Conor McGregor was so tranquil that, as Dustin Poirier entered the octagon singing to “The Boss” by James Brown, he pointed his index fingers toward the Etihad Arena rafters and danced.
It was only moments later that he seemingly abandoned said relaxed nature and opened up the five-round bout with a thumping straight left hand just two seconds into round one. And that was after he charged halfway across the octagon to pressure Poirier immediately. The two exchanged combinations, McGregor seemingly always concluding with the advantage, even appearing to spark trash talking between the two while pressed against the cage late in round one.
And then, Poirier calf-kicked McGregor into debilitation in round two, uncorking a final flurry that would shock the mixed martial arts and the illegal-streaming worlds. The fight ended with a second-round stoppage, which is now being memed into oblivion. (By the time you read this, it might already be old.)
Regarding fight fallout, we’ll touch on three key points.
First, stop this Jake Paul shit.
Unfortunately, McGregor’s loss to Poirier might increase the odds of the circus bout happening. Paul’s labeling himself as a boxer, and while McGregor is a mixed martial artist, his MMA style is primarily on his feet, where the entirety of a Paul bout would potentially be. It’s apparent that general well-being isn’t of much concern here, but if McGregor is seriously going to fight Paul, regardless if it were boxing or MMA rules, it would go much worse than Ilima-Lei Macfarlane’s debut KO over a fighter named Katie Castro, who hasn’t competed since. Or we could just continue to encourage celebrity combat sports — or worse, professionals versus celebrities within those combat sports — until we inevitably get an incredibly damaging injury.
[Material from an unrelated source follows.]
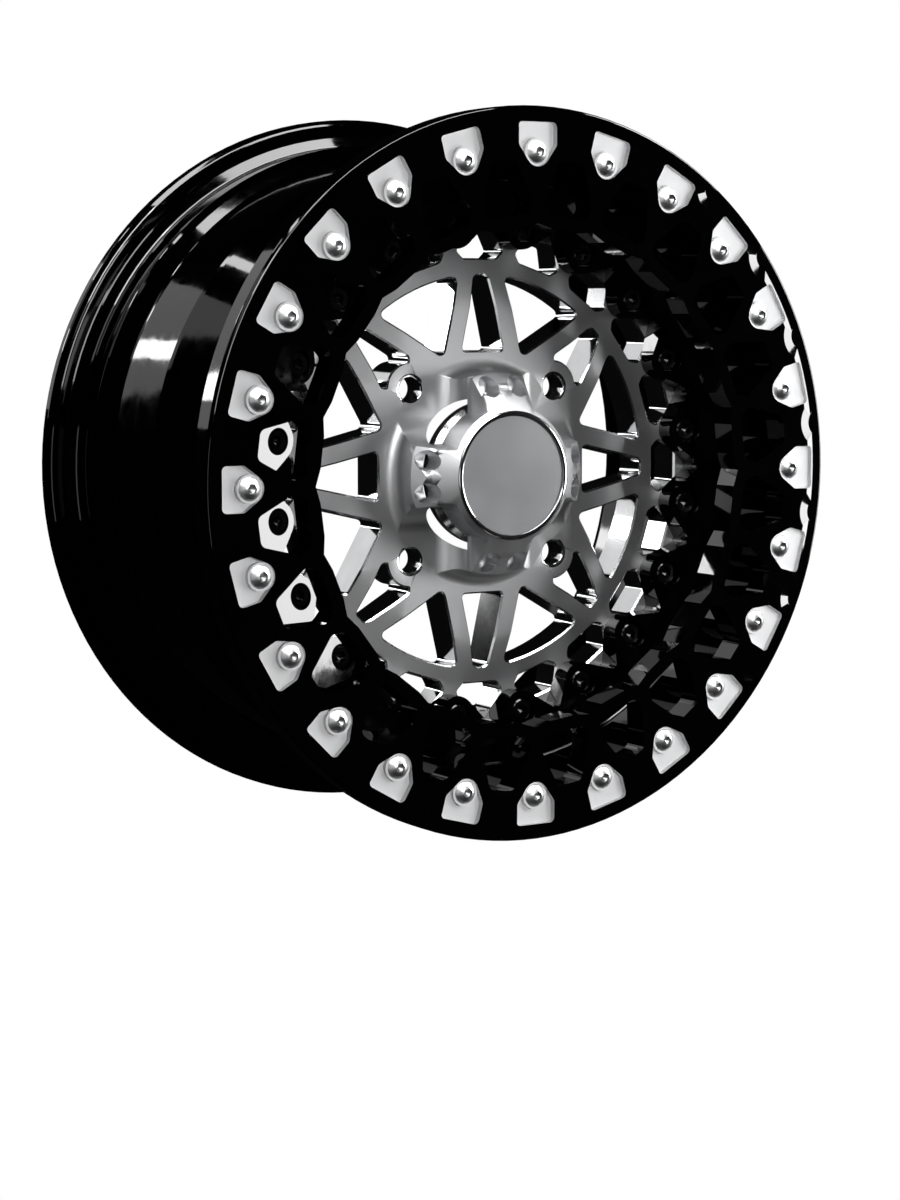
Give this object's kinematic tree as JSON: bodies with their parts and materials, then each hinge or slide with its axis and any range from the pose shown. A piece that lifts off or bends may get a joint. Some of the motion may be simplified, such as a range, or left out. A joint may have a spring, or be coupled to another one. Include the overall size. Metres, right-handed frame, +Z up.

Second, no, McGregor’s not “done.” He says he plans on returning to a consistent activity level in order to build back into championship form. Before the loss, which is his third in sixth fights, McGregor hadn’t competed in just over one calendar year, and that bout was a 40-second dispatching of Donald ‘Cowboy’ Cerrone. The famous Khabib Nurmagomedov bout of October 2018 — in which McGregor lost by submission in round four — was his last full sanctioned bout.
We (y’all) tend to write off fighters following their defeats. Whether or not that’s a culture Floyd Mayweather established while accumulating a spotlighted 50-0 record is up for debate. But losses in MMA aren’t as devastating to your career as they are in boxing, even at the UFC level, unless they accumulate. A testament to this is McGregor himself, who became the most profitable star in MMA history despite entering the UFC at 12-2, with both losses being by first-round submission in Dublin, Ireland-based bouts. McGregor’s next move is too early to call, but it’s probably the best time to initiate a third fight with Nate Diaz. Though he should probably find some legal resolution in his personal life first.
Third and finally, respect Poirier, who earned this victory. For the casual observers, the victory was an upset, but not one of Douglas-Tyson proportions, nor was it even McGregor’s most shocking defeat. Poirier is an entirely different fighter in 2021 than he was from the man whom McGregor TKO’d in 106 seconds in 2014. Since that loss, Poirier’s been 11-2, including one no-contest. Of his victories, he’s defeated former (or in some cases, future) world champions Anthony Pettis, Justin Gaethje (interim), Eddie Alvarez, Max Holloway, and now, McGregor. His most recent loss came to the previously mentioned Nurmagomedov in September of 2019 for the Lightweight World Title. Nobody beats Khabib, though.
A Nurmagomedov return has been speculated since he retired 29-0 following the death of his father last year, naturally has been the case since he’s one away from the elusive 30th bout, and that’s logically the next step for Poirier. It isn’t something to count on, though. Michael Chandler, who arrived from Bellator and smoked Dan Hooker in round one during the co-main event, included Poirier (as well as McGregor and Nurmagomedov) in his list of callouts.
For McGregor, we could expect him to stay busy and even main event his next bout despite a .500 record going back to March of 2016. For Poirier, it should be a shot at the UFC Lightweight Title, but the retired Nurmagomedov hasn’t officially vacated it yet. For now, just listen to his wife and don’t doubt him.